To fix this issue, you have to download the BIOS file from HP, open it in hex editor software, insert the Vendor and Device ID of your new wireless card backward (it’s weird), save your BIOS, recompile it, flash it, and hope for the best. On my first attempt, I managed to break my BIOS so that my computer no longer booted. Turns out to fix that, you need to flash the bios with some files using a USB floppy drive. (Yes, FLOPPY DRIVE. Tracking down one was hard enough.)
At this point, I’ve invested about 2 months into this project off and on. I’ve learned a lot, I’ve got iPhoto/iMovie/Garageband working, and I’ve learned a lot of about the OSX operating system. If you’ve read this all, just know that I’ve glossed over a lot of the frustration, complications, kernel panics (that’s an error message), crashes, and more.
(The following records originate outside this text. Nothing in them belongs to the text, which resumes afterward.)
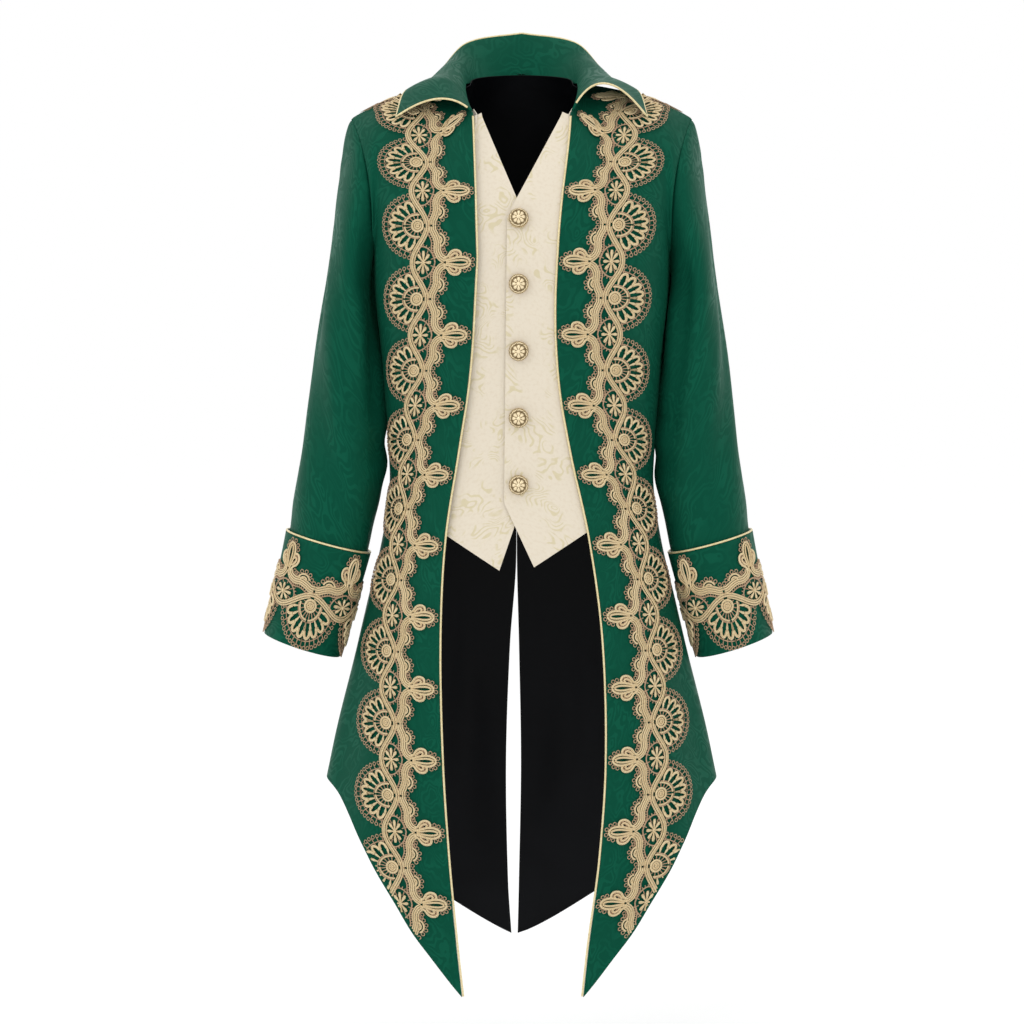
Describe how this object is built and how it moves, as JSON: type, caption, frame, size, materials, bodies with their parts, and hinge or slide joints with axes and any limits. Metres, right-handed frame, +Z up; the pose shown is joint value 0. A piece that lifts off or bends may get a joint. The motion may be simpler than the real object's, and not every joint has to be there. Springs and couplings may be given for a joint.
{
  "type": "suit jacket, a tailcoat with a mock waistcoat front",
  "caption": "Swallow-tailed dress coat with a stand-fall collar, turned-back cuffs, lace-trimmed fronts and a buttoned mock waistcoat, filled out as worn.",
  "frame": {"origin": "midway between the neck ends of the two shoulder seams, where the coat hangs on the shoulders", "axes": "+Z up along the wearer's height, -Y towards the wearer's front, +X towards the wearer's left"},
  "size_m": [0.6395, 0.299, 1.186],
  "materials": {
    "green_brocade": "deep green tone-on-tone scroll jacquard with a satin sheen",
    "ivory_brocade": "ivory jacquard with pale gold vines",
    "gold_lace": "antique gold guipure lace",
    "piping": "pale gold satin cord",
    "black_lining": "black satin lining",
    "brass_button": "bright antique gold with a flower in low relief"
  },
  "bodies": {
    "root": {"front_left": "green_brocade", "back_left": "green_brocade", "top_sleeve_left": "green_brocade", "under_sleeve_left": "green_brocade", "cuff_left": "green_brocade", "tail_lining_left": "black_lining", "waistcoat_left": "ivory_brocade", "piping_front_left": "piping", "piping_cuff_left": "piping", "lace_front_left": "gold_lace", "lace_cuff_left": "gold_lace", "front_right": "green_brocade", "back_right": "green_brocade", "top_sleeve_right": "green_brocade", "under_sleeve_right": "green_brocade", "cuff_right": "green_brocade", "tail_lining_right": "black_lining", "waistcoat_right": "ivory_brocade", "piping_front_right": "piping", "piping_cuff_right": "piping", "lace_front_right": "gold_lace", "lace_cuff_right": "gold_lace", "collar": "green_brocade", "piping_collar": "piping", "neck_lining": "black_lining", "button_1": "brass_button", "button_2": "brass_button", "button_3": "brass_button", "button_4": "brass_button", "button_5": "brass_button"}
  },
  "joints": []
}
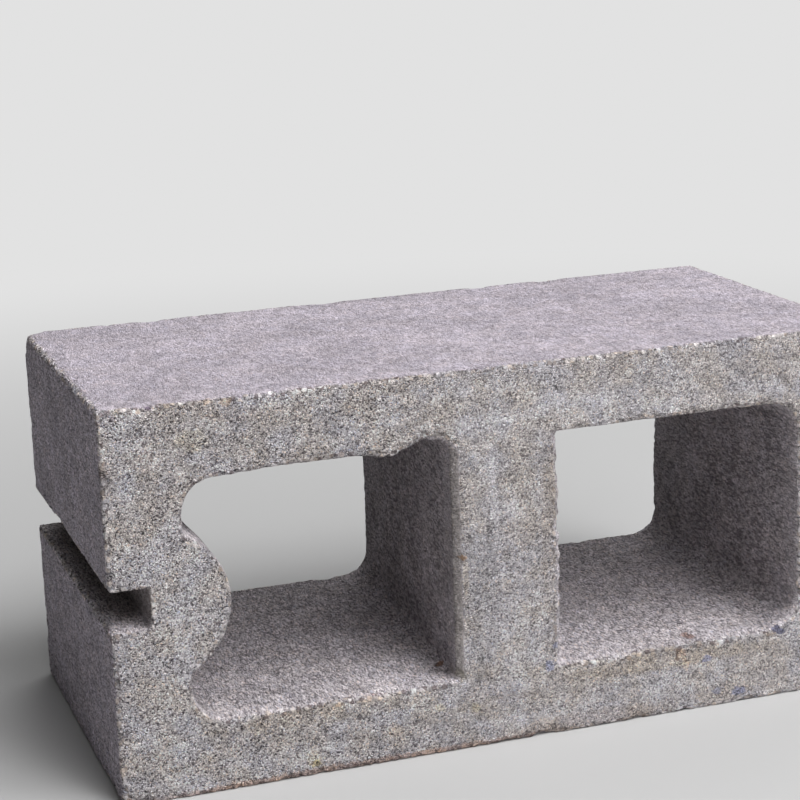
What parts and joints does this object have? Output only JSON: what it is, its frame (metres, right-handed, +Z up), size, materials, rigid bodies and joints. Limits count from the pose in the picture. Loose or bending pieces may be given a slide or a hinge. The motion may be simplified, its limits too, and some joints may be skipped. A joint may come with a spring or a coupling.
{
  "type": "hollow fly ash block",
  "caption": "Grey hollow masonry block of fly ash concrete, lying on its side, with tapered cores either side of a wide web and a square sash groove along one end.",
  "frame": {"origin": "centre of the face shell that the block lies on, at floor level", "axes": "+X along the block's length, from the grooved end to the plain end; +Y through the cores, from the thick bed face to the thin one; +Z up, through the thickness of the wall that the block makes"},
  "size_m": [0.39, 0.19, 0.19],
  "materials": {
    "fly_ash_concrete": "rough, open-grained, unpainted"
  },
  "bodies": {
    "root": {"block": "fly_ash_concrete"}
  },
  "joints": []
}
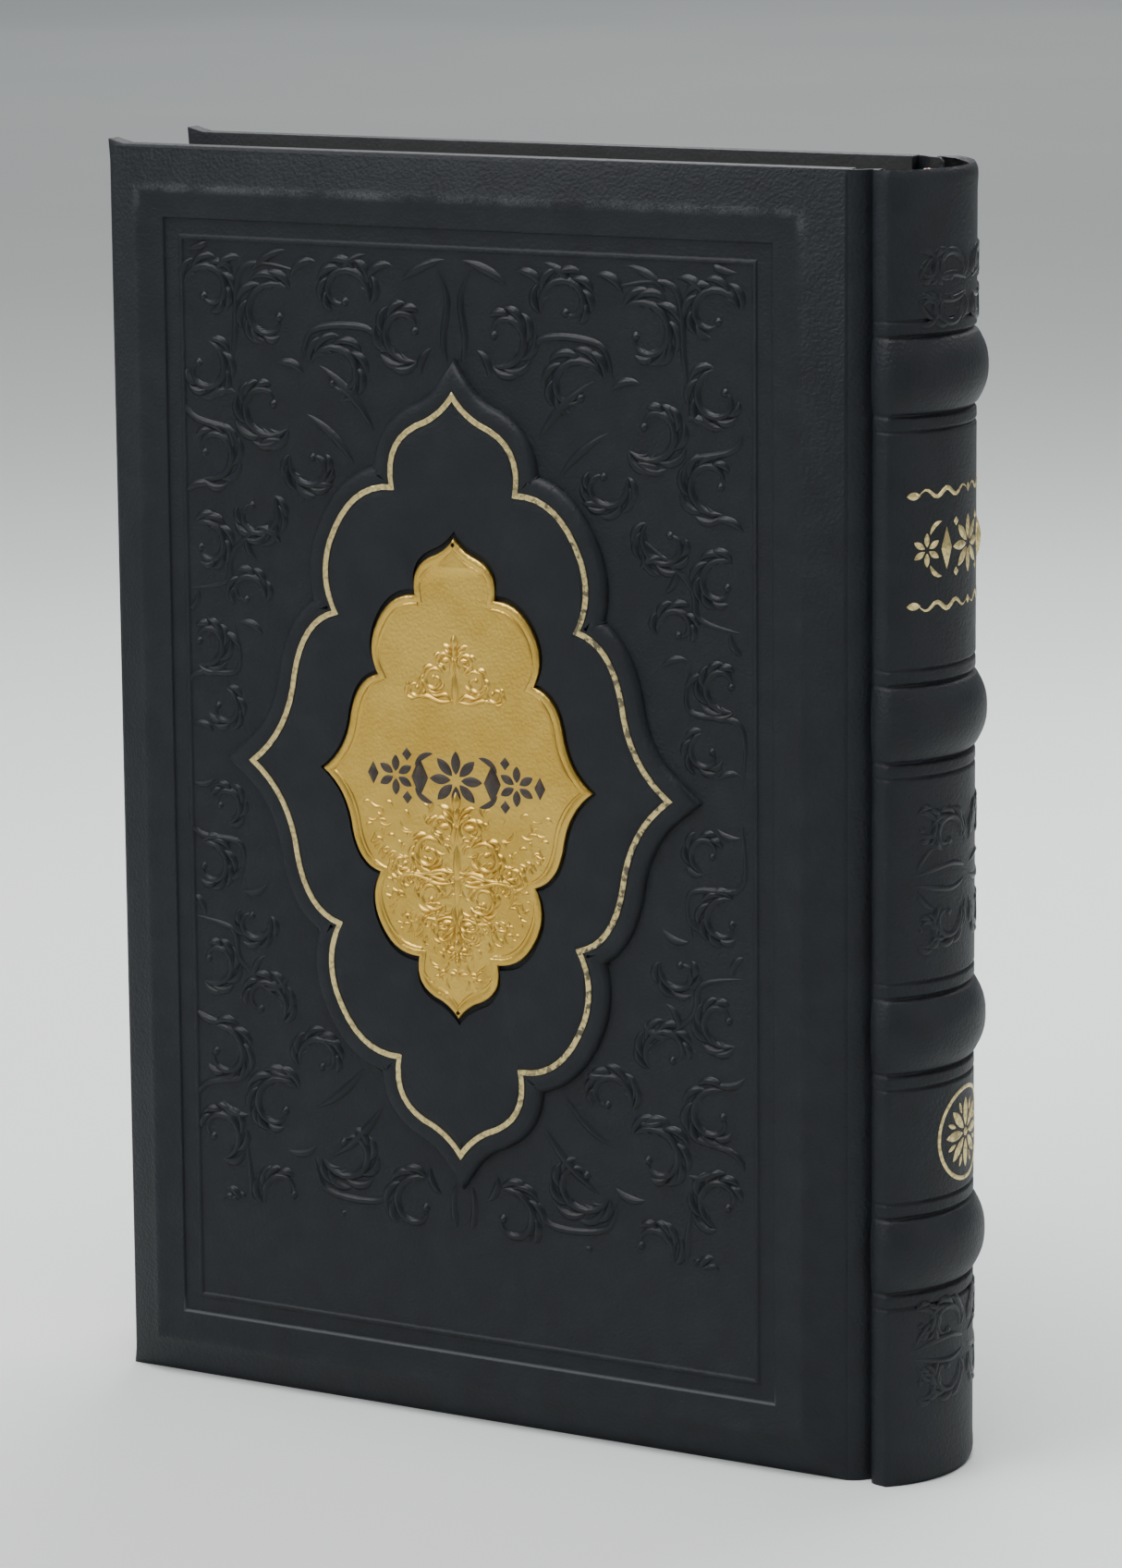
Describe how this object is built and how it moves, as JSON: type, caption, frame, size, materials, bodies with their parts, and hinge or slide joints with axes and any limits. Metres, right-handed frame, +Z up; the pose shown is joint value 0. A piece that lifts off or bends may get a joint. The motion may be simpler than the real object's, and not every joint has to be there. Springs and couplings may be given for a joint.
{
  "type": "prayer book",
  "caption": "Hardcover prayer book in dark leather with padded bevelled covers, a raised medallion with a gilt outline, a gold plaque and a spine with raised bands.",
  "frame": {"origin": "centre of the closed book's bounding box, at the surface it stands on", "axes": "+Z up along the covers' height; front cover faces -Y; fore edge towards -X, spine towards +X"},
  "size_m": [0.121, 0.0284, 0.17],
  "materials": {
    "leather": "fine-grained, satin",
    "board": "grey board",
    "paper": "cream, matt",
    "endpaper": "laid, matt",
    "gilding": "foil, satin",
    "plaque_gold": "gold plated, stippled",
    "dark_enamel": "satin",
    "linen": "open weave",
    "silk": "ribbed silk"
  },
  "bodies": {
    "book_block": {"front_joint": "leather", "back_joint": "leather", "spine_leather": "leather", "spine_card": "board", "raised_bands": "board", "spine_title_gilt": "gilding", "spine_scroll_gilt": "gilding", "spine_rosette_gilt": "gilding", "spine_lining": "linen", "sewing_threads": "linen", "head_band": "silk", "tail_band": "silk", "front_gutter": "paper", "section_1": "paper", "section_2": "paper", "section_3": "paper", "section_4": "paper", "section_5": "paper", "section_6": "paper", "section_7": "paper", "section_8": "paper"},
    "front_cover": {"front_board": "board", "front_bevel_board": "board", "front_leather": "leather", "front_pastedown": "endpaper", "medallion_gilt_line": "gilding", "plaque": "plaque_gold", "plaque_filigree": "plaque_gold", "plaque_inlay": "dark_enamel"},
    "back_cover": {"back_board": "board", "back_bevel_board": "board", "back_leather": "leather", "back_pastedown": "endpaper"},
    "front_flyleaf": {"front_flyleaf": "endpaper"},
    "leaf_group_1": {"leaf_group_1": "paper"},
    "leaf_group_2": {"leaf_group_2": "paper"},
    "leaf_group_3": {"leaf_group_3": "paper"},
    "leaf_group_4": {"leaf_group_4": "paper"},
    "back_flyleaf": {"back_flyleaf": "endpaper"}
  },
  "joints": [
    {"name": "front_cover_hinge", "type": "hinge", "parent": "book_block", "child": "front_cover", "pos_m": [0.05025, -0.01119, 0.085], "axis": [0, 0, 1], "range_deg": [0, 120]},
    {"name": "back_cover_hinge", "type": "hinge", "parent": "book_block", "child": "back_cover", "pos_m": [0.05025, 0.01181, 0.085], "axis": [0, 0, -1], "range_deg": [0, 120]},
    {"name": "front_flyleaf_turn", "type": "hinge", "parent": "book_block", "child": "front_flyleaf", "pos_m": [0.0411, -0.00839, 0.085], "axis": [0, 0, 1], "range_deg": [0, 97]},
    {"name": "leaf_group_1_turn", "type": "hinge", "parent": "book_block", "child": "leaf_group_1", "pos_m": [0.0411, -0.00806, 0.085], "axis": [0, 0, 1], "range_deg": [0, 77.8]},
    {"name": "leaf_group_2_turn", "type": "hinge", "parent": "book_block", "child": "leaf_group_2", "pos_m": [0.0411, -0.00708, 0.085], "axis": [0, 0, 1], "range_deg": [0, 58.6]},
    {"name": "leaf_group_3_turn", "type": "hinge", "parent": "book_block", "child": "leaf_group_3", "pos_m": [0.0411, -0.0061, 0.085], "axis": [0, 0, 1], "range_deg": [0, 39.4]},
    {"name": "leaf_group_4_turn", "type": "hinge", "parent": "book_block", "child": "leaf_group_4", "pos_m": [0.0411, -0.00512, 0.085], "axis": [0, 0, 1], "range_deg": [0, 20.2]},
    {"name": "back_flyleaf_turn", "type": "hinge", "parent": "book_block", "child": "back_flyleaf", "pos_m": [0.0411, 0.00901, 0.085], "axis": [0, 0, -1], "range_deg": [0, 61]}
  ],
  "couplings": [
    {"joint": "front_flyleaf_turn", "follows": "front_cover_hinge", "ratio": 0.8},
    {"joint": "leaf_group_1_turn", "follows": "front_cover_hinge", "ratio": 0.64},
    {"joint": "leaf_group_2_turn", "follows": "front_cover_hinge", "ratio": 0.48},
    {"joint": "leaf_group_3_turn", "follows": "front_cover_hinge", "ratio": 0.32},
    {"joint": "leaf_group_4_turn", "follows": "front_cover_hinge", "ratio": 0.16},
    {"joint": "back_flyleaf_turn", "follows": "back_cover_hinge", "ratio": 0.5}
  ]
}
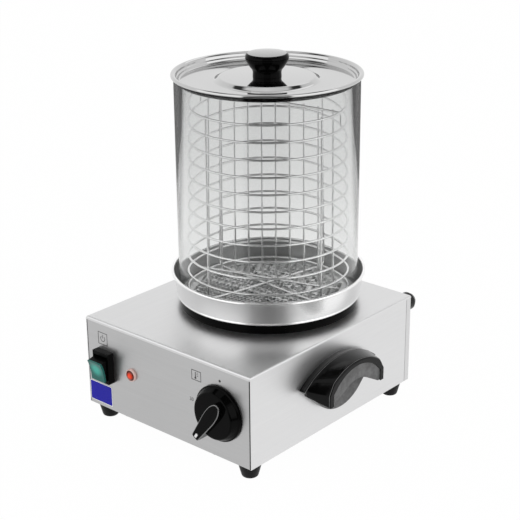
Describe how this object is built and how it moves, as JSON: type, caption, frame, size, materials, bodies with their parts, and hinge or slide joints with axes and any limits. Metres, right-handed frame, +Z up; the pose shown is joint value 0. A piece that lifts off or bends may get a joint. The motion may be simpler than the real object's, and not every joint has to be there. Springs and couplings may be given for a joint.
{
  "type": "hot dog steamer",
  "caption": "Countertop steamer with a glass cylinder over a heated base, a divided wire basket, a knobbed lid, a thermostat, a rocker switch and two carrying handles.",
  "frame": {"origin": "on the table, under the middle of the outer box", "axes": "+Z up; -Y towards the control panel; +X to the right seen from the panel"},
  "size_m": [0.3014, 0.3094, 0.4038],
  "materials": {
    "brushed_steel": "brushed stainless steel sheet",
    "polished_steel": "polished stainless steel",
    "spun_aluminium": "satin spun aluminium",
    "clear_glass": "clear heat-resistant glass",
    "black_plastic": "satin black moulded plastic",
    "black_gloss": "glossy black moulded plastic",
    "black_enamel": "black coated metal",
    "black_rubber": "black rubber",
    "chromed_wire": "chromed steel wire",
    "zinc_steel": "zinc-plated steel",
    "pan_steel": "pressed stainless steel",
    "heater_sheath": "dark heater sheath",
    "white_ceramic": "white ceramic",
    "grey_plastic": "light plastic",
    "green_lens": "clear green plastic",
    "red_lens": "clear orange-red plastic",
    "brass": "brass"
  },
  "bodies": {
    "base": {"casing": "brushed_steel", "front_panel": "brushed_steel", "rear_panel": "brushed_steel", "base_plate": "pan_steel", "rubber_feet": "black_rubber", "foot_screws": "zinc_steel", "foot_nuts": "zinc_steel", "panel_screws": "zinc_steel", "water_pan": "pan_steel", "seat_ring": "black_enamel", "heating_element": "heater_sheath", "element_clamp": "zinc_steel", "clamp_nut": "zinc_steel", "thermal_cutout": "white_ceramic", "sensor_bulb": "brass", "bulb_clip": "zinc_steel", "thermostat_body": "white_ceramic", "thermostat_screws": "zinc_steel", "switch_housing": "black_plastic", "lamp_lens": "red_lens", "lamp_holder": "grey_plastic", "cable_gland": "black_plastic", "gland_nut": "black_plastic", "terminal_block": "grey_plastic", "handle_left": "black_plastic", "handle_right": "black_plastic", "handle_screws": "zinc_steel"},
    "tray": {"steam_tray": "spun_aluminium", "perforated_plate": "spun_aluminium"},
    "glass": {"glass_cylinder": "clear_glass"},
    "lid": {"lid_shell": "polished_steel", "lid_knob": "black_gloss", "lid_screw": "zinc_steel"},
    "basket": {"basket_rings": "chromed_wire", "basket_uprights": "chromed_wire", "basket_divider": "chromed_wire"},
    "control_knob": {"thermostat_knob": "black_plastic", "thermostat_shaft": "brass"},
    "rocker": {"switch_rocker": "black_plastic", "rocker_lens": "green_lens"}
  },
  "joints": [
    {"name": "tray_lift", "type": "slide", "parent": "base", "child": "tray", "axis": [0, 0, 1], "range_m": [0, 0.06]},
    {"name": "glass_lift", "type": "slide", "parent": "tray", "child": "glass", "axis": [0, 0, 1], "range_m": [0, 0.25]},
    {"name": "lid_lift", "type": "slide", "parent": "glass", "child": "lid", "axis": [0, 0, 1], "range_m": [0, 0.3]},
    {"name": "basket_lift", "type": "slide", "parent": "tray", "child": "basket", "axis": [0, 0, 1], "range_m": [0, 0.24]},
    {"name": "thermostat_turn", "type": "hinge", "parent": "base", "child": "control_knob", "pos_m": [0.0778, -0.1363, 0.069], "axis": [0, 1, 0], "range_deg": [-215, 85]},
    {"name": "switch_rock", "type": "hinge", "parent": "base", "child": "rocker", "pos_m": [-0.0914, -0.1403, 0.071], "axis": [1, 0, 0], "range_deg": [-26, 0]}
  ],
  "couplings": [
    {"joint": "basket_lift", "follows": "lid_lift", "ratio": 0.8}
  ]
}
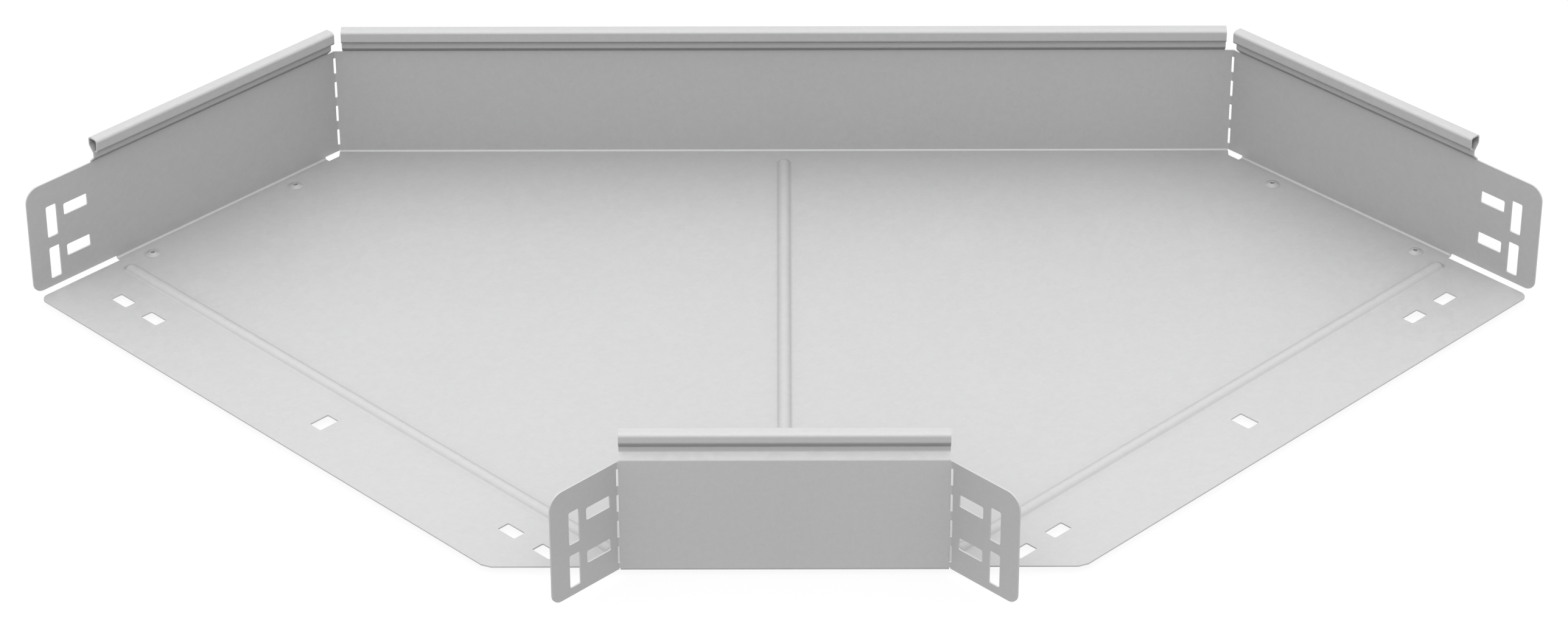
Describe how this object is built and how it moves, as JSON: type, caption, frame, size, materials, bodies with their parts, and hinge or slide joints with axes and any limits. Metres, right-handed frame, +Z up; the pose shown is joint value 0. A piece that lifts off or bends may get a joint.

If you want to explore a project like this, make sure you know someone with the exact same hardware who has accomplished this project successfully. If you have a guide, make sure it’s recent and applies to your hardware. If you don’t have the time to devote the project, spend whatever time you do have learning some software that’s available for Windows that can accomplish the same thing.
Full disclosure – I still want a MAC. In fact, I really want one. I refuse to pay the premium price that Apple demands. I found a person releasing a specific installation CD for HP laptops that makes it much simpler – it’s just not released yet. I’ll be keeping a close eye on that.